Under one, less-likely, scenario in the paper – involving greater use of long-lasting insecticidal bed nets – US$11.2 billion would be needed up to 2030 to get rid of the disease in the 34 countries with national goals to eliminate malaria. These include nations such as China and Thailand that have a high disease burden, but exclude Brazil, India and many African countries that are a long way from elimination.
The estimate comes at the start of a crucial period for malaria efforts. In May, the WHO is due to launch a global strategy for tackling the disease up to 2030. Discussions will also continue on including malaria elimination as a target of the proposed post-2015 Sustainable Development Goals (SDGs). Since 2000, eight countries have eliminated malaria, according to the WHO. The US$8.5 billion estimate assumes spending of around US$600 million a year for the next seven years, dropping thereafter, says another of the paper’s authors, Brittany Zelman, a policy analyst for the Malaria Elimination Initiative at the University of California, San Francisco, United States.
Despite a more than 18-fold rise in financing to tackle malaria from 2000-2011, particularly from the Global Fund to Fight AIDS, Tuberculosis and Malaria, global aid for malaria has since levelled off, she tells SciDev.Net. Zelman points to an uphill battle to sustain funding, noting a 20 per cent fall in funding for the 34 malaria targeting countries from the Global Fund as it shifted its focus to higher-burden, lower-income nations.

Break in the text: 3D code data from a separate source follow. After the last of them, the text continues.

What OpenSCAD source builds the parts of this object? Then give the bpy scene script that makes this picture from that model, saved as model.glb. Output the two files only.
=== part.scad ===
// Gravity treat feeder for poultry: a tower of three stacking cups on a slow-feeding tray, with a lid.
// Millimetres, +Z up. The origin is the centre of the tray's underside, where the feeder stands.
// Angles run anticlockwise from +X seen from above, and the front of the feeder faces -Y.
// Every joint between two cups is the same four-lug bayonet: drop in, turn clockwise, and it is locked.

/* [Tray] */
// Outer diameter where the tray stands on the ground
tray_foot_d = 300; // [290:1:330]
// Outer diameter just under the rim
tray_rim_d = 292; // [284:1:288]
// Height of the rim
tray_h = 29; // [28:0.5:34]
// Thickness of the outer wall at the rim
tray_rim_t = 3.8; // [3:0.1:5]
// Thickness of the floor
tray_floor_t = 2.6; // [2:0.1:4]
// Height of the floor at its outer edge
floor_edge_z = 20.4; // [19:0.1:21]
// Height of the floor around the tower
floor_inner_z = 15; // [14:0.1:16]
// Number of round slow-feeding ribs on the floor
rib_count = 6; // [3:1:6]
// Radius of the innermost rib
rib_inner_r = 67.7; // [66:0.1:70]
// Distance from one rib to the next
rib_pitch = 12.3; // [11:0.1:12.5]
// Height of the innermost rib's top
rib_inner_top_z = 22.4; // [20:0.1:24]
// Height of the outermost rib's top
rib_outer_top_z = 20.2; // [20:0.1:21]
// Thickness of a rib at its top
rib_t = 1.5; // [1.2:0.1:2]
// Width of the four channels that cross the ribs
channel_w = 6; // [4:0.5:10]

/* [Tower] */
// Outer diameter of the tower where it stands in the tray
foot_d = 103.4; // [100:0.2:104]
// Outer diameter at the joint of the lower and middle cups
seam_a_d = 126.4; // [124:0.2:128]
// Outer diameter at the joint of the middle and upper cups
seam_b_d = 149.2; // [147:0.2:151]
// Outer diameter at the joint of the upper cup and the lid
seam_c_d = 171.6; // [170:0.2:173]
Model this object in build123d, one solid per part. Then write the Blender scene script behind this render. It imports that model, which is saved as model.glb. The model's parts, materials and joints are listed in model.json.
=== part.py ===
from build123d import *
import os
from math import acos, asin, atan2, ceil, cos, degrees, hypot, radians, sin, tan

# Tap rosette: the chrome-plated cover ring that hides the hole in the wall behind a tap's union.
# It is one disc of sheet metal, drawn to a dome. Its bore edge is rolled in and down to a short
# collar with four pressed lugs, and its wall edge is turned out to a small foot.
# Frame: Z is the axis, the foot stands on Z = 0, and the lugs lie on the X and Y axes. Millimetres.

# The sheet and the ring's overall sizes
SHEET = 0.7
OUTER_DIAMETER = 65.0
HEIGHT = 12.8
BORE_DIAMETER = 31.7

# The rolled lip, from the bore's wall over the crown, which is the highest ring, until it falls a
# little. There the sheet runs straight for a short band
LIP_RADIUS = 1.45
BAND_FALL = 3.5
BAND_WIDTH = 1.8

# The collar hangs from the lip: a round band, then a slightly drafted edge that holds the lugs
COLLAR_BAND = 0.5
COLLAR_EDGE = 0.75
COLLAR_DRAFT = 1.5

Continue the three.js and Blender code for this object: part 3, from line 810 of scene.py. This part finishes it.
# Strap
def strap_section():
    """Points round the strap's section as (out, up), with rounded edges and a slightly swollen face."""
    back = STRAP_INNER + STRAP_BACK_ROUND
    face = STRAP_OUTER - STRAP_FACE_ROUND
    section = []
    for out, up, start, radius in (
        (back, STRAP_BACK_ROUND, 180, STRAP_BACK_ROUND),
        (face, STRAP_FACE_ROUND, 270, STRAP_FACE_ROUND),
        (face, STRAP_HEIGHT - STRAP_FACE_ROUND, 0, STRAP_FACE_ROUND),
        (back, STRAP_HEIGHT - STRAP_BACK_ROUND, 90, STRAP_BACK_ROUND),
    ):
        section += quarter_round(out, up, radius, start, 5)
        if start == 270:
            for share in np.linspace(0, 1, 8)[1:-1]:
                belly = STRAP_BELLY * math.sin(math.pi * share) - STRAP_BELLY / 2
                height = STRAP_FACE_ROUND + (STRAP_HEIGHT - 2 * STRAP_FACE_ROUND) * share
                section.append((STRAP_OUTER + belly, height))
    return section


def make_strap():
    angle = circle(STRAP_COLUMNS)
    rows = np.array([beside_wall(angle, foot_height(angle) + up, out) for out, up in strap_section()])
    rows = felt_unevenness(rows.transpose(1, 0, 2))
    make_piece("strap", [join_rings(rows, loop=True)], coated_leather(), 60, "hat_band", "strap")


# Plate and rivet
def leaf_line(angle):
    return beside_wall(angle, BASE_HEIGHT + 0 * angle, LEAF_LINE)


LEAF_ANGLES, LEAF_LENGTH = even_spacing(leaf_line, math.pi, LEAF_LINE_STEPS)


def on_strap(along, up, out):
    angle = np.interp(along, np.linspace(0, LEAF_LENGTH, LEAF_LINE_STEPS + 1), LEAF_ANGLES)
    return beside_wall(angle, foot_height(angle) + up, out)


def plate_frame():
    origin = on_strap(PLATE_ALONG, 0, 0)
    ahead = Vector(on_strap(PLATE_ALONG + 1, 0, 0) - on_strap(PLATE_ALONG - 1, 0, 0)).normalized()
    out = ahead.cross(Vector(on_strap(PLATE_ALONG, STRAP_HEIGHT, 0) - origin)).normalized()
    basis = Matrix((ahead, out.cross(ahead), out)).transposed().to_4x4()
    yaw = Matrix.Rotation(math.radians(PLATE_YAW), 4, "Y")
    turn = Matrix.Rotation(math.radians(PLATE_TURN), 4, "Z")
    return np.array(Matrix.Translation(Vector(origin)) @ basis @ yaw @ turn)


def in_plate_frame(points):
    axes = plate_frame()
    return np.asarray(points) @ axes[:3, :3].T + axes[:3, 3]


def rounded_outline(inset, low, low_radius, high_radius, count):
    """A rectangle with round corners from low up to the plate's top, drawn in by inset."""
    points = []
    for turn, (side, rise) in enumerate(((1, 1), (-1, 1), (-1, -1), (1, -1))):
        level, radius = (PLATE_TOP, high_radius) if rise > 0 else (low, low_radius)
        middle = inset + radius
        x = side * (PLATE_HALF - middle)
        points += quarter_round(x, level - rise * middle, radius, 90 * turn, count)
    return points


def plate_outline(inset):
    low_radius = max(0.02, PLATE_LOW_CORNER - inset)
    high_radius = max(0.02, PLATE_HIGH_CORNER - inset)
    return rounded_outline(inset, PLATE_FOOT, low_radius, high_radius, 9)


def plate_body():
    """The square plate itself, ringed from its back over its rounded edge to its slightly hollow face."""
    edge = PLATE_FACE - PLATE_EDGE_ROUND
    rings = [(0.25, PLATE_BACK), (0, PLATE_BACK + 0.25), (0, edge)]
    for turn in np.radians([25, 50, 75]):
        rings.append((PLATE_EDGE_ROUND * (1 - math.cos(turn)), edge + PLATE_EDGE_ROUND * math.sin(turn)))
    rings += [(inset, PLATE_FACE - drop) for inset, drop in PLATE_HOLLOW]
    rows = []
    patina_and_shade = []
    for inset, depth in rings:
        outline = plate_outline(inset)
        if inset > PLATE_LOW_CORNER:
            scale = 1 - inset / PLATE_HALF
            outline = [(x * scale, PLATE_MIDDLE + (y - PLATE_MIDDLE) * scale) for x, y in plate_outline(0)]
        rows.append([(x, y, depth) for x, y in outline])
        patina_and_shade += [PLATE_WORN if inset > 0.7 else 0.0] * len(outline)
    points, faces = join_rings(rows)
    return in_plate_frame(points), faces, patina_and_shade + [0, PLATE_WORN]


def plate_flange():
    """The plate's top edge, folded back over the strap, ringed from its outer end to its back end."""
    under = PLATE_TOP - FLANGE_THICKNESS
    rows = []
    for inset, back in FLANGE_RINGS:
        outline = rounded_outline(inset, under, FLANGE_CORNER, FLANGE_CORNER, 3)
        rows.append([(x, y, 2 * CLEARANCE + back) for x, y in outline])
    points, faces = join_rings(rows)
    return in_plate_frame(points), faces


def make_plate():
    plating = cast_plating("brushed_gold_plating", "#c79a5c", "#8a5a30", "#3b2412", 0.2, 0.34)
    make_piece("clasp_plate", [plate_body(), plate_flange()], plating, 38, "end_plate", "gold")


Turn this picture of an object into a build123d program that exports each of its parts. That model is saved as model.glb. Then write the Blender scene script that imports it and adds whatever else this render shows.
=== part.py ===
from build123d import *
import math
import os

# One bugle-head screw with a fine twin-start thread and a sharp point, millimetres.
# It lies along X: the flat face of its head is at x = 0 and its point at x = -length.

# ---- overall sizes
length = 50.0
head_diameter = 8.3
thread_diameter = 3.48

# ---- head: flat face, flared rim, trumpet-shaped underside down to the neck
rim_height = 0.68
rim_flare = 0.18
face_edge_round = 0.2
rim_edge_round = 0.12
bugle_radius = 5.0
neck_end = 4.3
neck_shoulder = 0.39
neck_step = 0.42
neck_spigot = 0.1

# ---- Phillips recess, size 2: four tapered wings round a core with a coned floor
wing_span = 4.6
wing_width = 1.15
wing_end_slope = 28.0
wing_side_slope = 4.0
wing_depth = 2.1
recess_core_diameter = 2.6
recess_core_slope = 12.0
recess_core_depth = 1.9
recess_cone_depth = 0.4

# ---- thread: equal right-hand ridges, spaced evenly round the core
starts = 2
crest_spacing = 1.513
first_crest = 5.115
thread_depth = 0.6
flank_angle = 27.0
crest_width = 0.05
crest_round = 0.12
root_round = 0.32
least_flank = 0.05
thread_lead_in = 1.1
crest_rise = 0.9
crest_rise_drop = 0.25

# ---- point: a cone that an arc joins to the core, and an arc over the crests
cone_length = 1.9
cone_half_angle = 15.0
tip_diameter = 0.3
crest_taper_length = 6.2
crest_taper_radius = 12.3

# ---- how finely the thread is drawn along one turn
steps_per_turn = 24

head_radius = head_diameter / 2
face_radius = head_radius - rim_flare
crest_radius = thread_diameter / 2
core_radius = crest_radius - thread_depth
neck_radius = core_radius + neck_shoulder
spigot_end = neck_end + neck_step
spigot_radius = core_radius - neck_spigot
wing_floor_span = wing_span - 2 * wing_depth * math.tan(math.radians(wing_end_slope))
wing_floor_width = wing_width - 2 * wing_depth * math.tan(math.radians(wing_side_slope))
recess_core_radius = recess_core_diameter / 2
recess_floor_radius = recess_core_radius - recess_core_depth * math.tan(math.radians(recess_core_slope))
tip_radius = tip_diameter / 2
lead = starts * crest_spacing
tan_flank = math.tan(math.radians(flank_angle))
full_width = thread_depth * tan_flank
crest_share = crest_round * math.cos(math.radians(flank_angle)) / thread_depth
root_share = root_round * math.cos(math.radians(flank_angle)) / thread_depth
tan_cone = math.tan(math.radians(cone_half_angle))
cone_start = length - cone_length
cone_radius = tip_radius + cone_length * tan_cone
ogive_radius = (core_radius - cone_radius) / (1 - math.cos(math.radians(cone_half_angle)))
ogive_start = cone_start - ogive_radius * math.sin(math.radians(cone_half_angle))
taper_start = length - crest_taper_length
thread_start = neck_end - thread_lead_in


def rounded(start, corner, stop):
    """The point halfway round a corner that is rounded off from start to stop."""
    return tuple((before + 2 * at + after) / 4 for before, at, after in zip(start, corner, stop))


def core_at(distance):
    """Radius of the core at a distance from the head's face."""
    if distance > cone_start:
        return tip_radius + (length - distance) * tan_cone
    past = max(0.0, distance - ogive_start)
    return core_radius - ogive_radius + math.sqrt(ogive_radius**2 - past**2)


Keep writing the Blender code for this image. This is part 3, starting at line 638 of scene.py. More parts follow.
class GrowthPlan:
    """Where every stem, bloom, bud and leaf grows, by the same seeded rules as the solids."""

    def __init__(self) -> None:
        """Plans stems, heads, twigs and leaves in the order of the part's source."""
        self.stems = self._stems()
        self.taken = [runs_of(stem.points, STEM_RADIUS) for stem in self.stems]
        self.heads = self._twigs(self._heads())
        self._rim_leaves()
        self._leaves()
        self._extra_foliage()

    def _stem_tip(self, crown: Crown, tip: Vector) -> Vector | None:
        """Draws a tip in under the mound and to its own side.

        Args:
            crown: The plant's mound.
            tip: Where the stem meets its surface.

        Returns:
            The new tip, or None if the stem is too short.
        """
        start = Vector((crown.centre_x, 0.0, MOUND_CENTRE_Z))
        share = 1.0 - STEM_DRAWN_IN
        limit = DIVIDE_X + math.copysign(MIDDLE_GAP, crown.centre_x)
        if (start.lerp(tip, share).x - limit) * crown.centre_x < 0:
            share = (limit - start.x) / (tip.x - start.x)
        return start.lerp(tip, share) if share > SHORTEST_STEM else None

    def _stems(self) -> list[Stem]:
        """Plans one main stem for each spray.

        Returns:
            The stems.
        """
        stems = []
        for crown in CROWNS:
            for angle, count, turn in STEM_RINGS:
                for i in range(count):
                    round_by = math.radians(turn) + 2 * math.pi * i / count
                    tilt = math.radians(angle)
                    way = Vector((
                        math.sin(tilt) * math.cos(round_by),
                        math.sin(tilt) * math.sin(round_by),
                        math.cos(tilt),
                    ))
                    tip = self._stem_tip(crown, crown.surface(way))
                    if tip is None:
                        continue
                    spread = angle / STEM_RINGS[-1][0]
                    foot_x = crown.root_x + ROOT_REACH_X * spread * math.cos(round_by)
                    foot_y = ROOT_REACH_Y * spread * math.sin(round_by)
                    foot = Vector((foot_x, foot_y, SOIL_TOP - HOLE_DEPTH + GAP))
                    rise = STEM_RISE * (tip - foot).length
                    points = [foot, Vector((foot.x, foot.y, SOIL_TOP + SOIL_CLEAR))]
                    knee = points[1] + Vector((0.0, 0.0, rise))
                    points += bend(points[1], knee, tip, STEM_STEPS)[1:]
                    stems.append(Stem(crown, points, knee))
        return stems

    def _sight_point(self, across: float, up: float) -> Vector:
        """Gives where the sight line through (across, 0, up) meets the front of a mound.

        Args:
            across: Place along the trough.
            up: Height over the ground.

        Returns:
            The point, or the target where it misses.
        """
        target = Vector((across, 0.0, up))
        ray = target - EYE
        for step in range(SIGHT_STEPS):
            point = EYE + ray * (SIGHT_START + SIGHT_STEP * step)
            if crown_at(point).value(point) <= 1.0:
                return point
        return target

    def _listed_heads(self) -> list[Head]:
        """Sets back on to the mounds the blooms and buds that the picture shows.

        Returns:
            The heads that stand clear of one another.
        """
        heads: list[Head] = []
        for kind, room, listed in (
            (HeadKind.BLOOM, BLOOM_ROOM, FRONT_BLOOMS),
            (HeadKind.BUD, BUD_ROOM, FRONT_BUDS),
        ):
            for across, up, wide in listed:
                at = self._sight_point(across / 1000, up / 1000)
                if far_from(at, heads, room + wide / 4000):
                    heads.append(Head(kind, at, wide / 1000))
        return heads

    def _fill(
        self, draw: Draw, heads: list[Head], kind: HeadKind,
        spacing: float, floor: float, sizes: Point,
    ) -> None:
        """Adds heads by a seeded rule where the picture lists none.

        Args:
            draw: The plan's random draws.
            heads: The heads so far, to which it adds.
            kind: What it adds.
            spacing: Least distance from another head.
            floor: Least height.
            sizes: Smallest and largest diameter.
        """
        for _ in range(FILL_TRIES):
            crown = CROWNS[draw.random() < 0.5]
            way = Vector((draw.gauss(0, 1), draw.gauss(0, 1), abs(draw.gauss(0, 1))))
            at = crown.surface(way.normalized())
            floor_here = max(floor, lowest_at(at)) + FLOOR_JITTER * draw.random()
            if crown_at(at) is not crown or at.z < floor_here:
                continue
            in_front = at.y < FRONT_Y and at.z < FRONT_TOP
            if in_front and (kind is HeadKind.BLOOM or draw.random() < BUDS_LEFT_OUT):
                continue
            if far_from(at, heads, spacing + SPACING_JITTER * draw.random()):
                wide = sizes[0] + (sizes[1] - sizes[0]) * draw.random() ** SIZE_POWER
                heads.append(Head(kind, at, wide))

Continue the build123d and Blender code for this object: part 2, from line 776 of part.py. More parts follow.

Around a third of the 34 malaria targeting countries will continue to qualify for Global Fund assistance. But this has left a funding gap in middle-income and lower-middle-income countries that are close to eliminating the disease, she says. “Decreasing funding to countries – even middle-income countries where 40 per cent of people at risk of malaria live – may hurt their ability to maintain progress towards malaria elimination,” Zelman says.
But Nick Chapman, senior analyst at Policy Cures, which offers analysis on neglected tropical diseases, says the funding estimates for the 34 malaria targeting countries only relate to the costs of running programmes targeting malaria and exclude malaria-related research and development. Such R&D could dramatically change the outlook for elimination, for example if it led to an effective vaccine.
In 2013, Policy Cures estimated the overall funding needed for malaria elimination and eradication R&D at around US$335 million yearly, rising steadily to around US$450 million a year by the end of the decade, with slower growth after 2018. “R&D benefits aren’t country-specific, so this goes beyond the eliminating countries,” he tells SciDev.Net.